The environmental group EcoWaste Coalition believes Canada must follow South Korea's gesture of taking back right away its misdeclared plastic waste shipped to the Philippines five years ago.
EcoWaste adviser Manny Calonzo said South Korea's assurance about taking steps to have the illegal cargo returned must be a reminder for Canada to already take back its hazardous waste, which has been in the Philippines since 2013.
"It's high time for Canada to follow suit and take back its waste without further delay," Calonzo said in an interview on Thursday.
Earlier, the Environmental Management Bureau said the cargo from Canada consisted of imported scrap metals mixed with used diapers and other waste.
EcoWaste branded the cargo from South Korea as misdeclared plastic waste.

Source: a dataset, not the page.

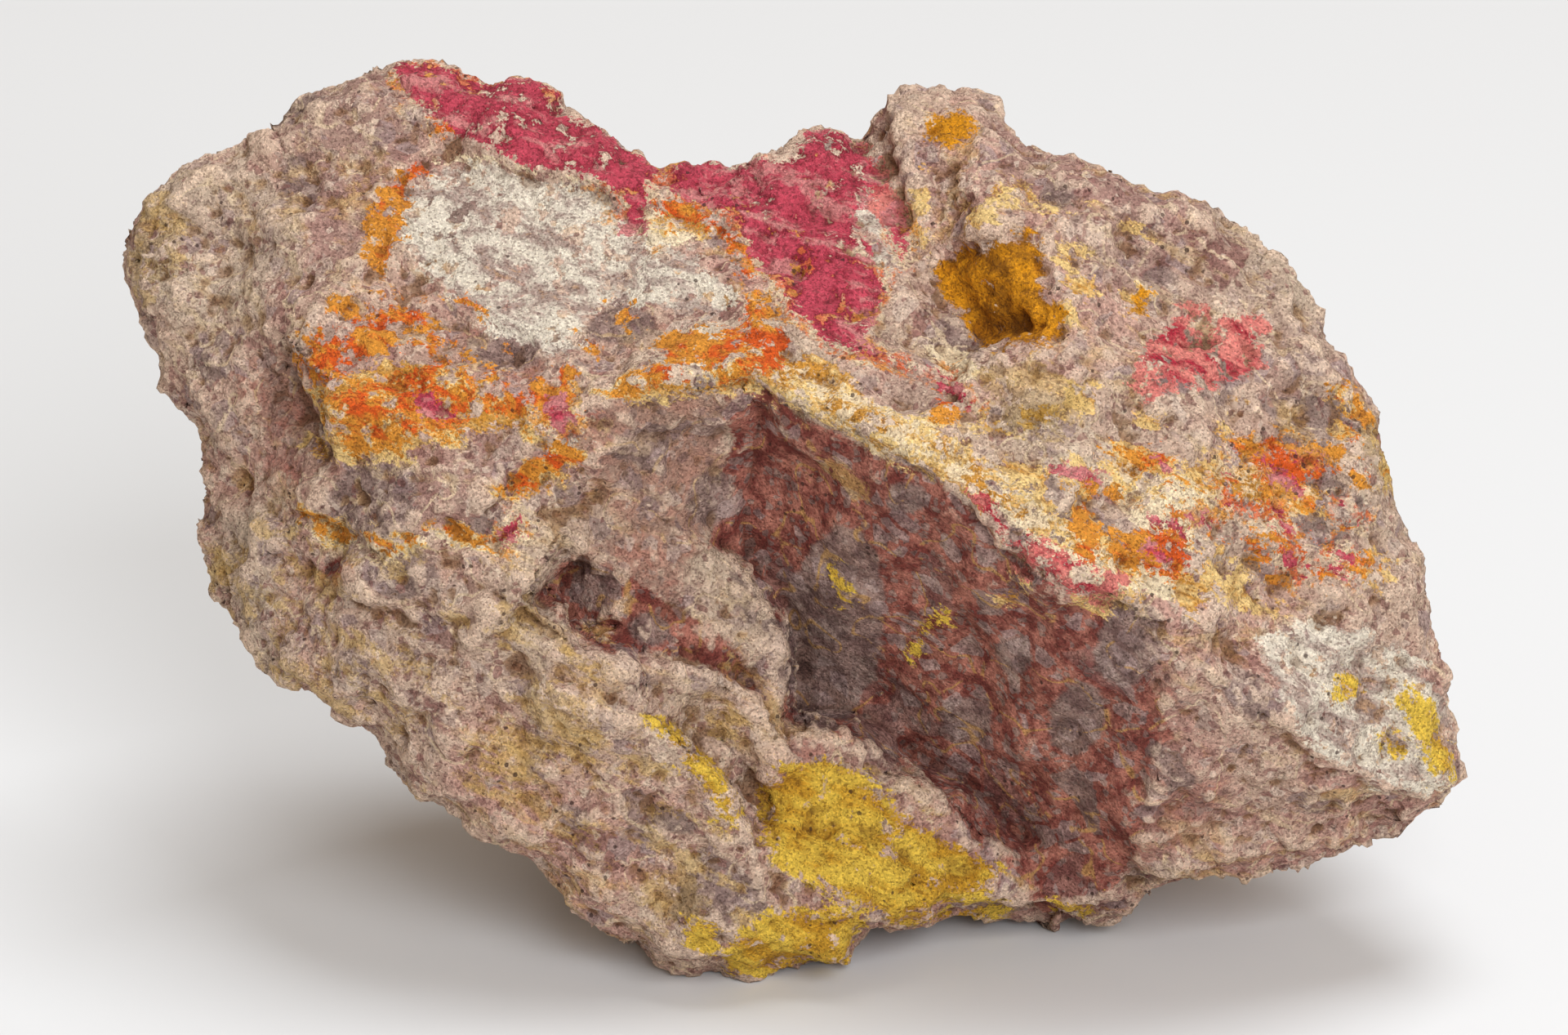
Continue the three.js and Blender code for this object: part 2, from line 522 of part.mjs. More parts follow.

According to the Department of Environment and Natural Resources (DENR), South Korea's 5,100-ton cargo declared as plastic synthetic flakes was not covered by the DENR's importation clearance.
Neither is the South Korean company nor the cargo's consignee, Verde Soko II Industrial Corp., was registered as an importer of recyclable materials, the DENR stated.
Citing a press release on the website of South Korea's embassy in the Philippines on Wednesday, EcoWaste said South Korea has assured to take back its cargo.
"Relevant authorities of Korea will have the wastes in question be repatriated and properly disposed of and work to prevent recurrence of the problem," the Korean press release said.
South Korea's Ministry of Environment initiated on Nov. 21 legal proceedings to have the waste brought back "in accordance with Article 20 of the Law on Cross-border movement and Disposal of Wastes - Prior Notice of Repatriation Order - and embarked on investigation of the violation of Article 18-2 of the said law - False Export Declaration," the press release said further.
EcoWaste is hoping South Korea's action on the matter will lead to strengthening of regulatory controls that would prevent garbage from being dumped in the Philippines again.